Fourth, we must get right who Jesus is, what he does for us, and that he alone can redeem, reconcile, and justify us before God. Who is the Jesus of the Bible? In short, he is God the Son incarnate, the second person of the triune Godhead. He is no abused child or some third-party individual who stands independent of God. We cannot think of his atoning work apart from thinking of the entire triune God accomplishing our salvation.
Furthermore, as the eternal Son, eternally loved of his Father and the Spirit, in God’s plan, he voluntarily took on the role of becoming our Redeemer. And in his incarnation, he identified with us in order to represent us before God (Hebrews 5:1). In his obedient human life, Jesus, as the Mediator of the new covenant, obeyed for us as our legal covenant representative.

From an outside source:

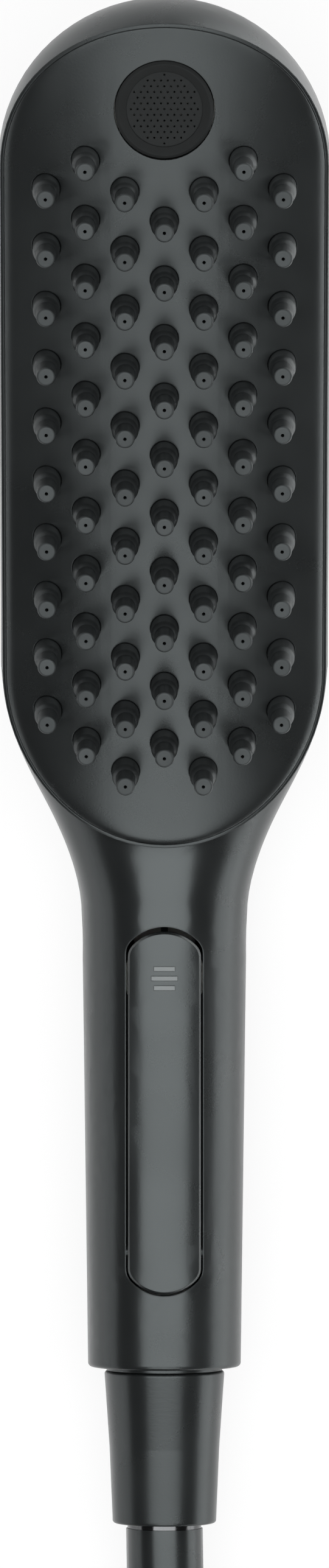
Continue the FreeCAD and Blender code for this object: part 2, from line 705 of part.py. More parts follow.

In his obedient death, Jesus, as the divine Son, satisfied his own righteous demand against us by bearing the penalty of our sin as our substitute (Romans 5:18–19; Philippians 2:6–11; Hebrews 5:1–10). And in doing all of this, the Father’s love was revealed in Jesus’s penal substitution because of who Jesus is as the Son incarnate, the Last Adam, and the only Mediator of God’s people (Romans 5:8–11).
Don’t Get Bored with the Gospel
The truth of the matter is this: penal substitution is not a view to be replaced by something “better” or dismissed as a relic of the past. There is no greater news than this: Christ Jesus, as the divine Son incarnate, perfectly meets our need before God by his obedient life and substitutionary death. In Christ the triune love of God is gloriously revealed because in Christ we receive the gift of righteousness which is now ours by faith in him. In union with his people, Christ, as our new covenant head, obeys in our place, dies our death, and satisfies divine justice, which is evidenced in his glorious resurrection.
As a result, by faith alone, in Christ alone, his righteousness is ours — now and forever (Romans 8:1; 2 Corinthians 5:21; Galatians 3:13). By faith-union in Christ, we stand complete: justified before God by the forgiveness of our sins and clothed in his righteousness (Romans 4:1–8; 5:1–2). Following the Bible’s teaching on this matter, may we learn anew to say with Paul, “For I decided to know nothing . . . except Jesus Christ and him crucified” (1 Corinthians 2:2). “Thanks be to God for his inexpressible gift!” (2 Corinthians 9:15).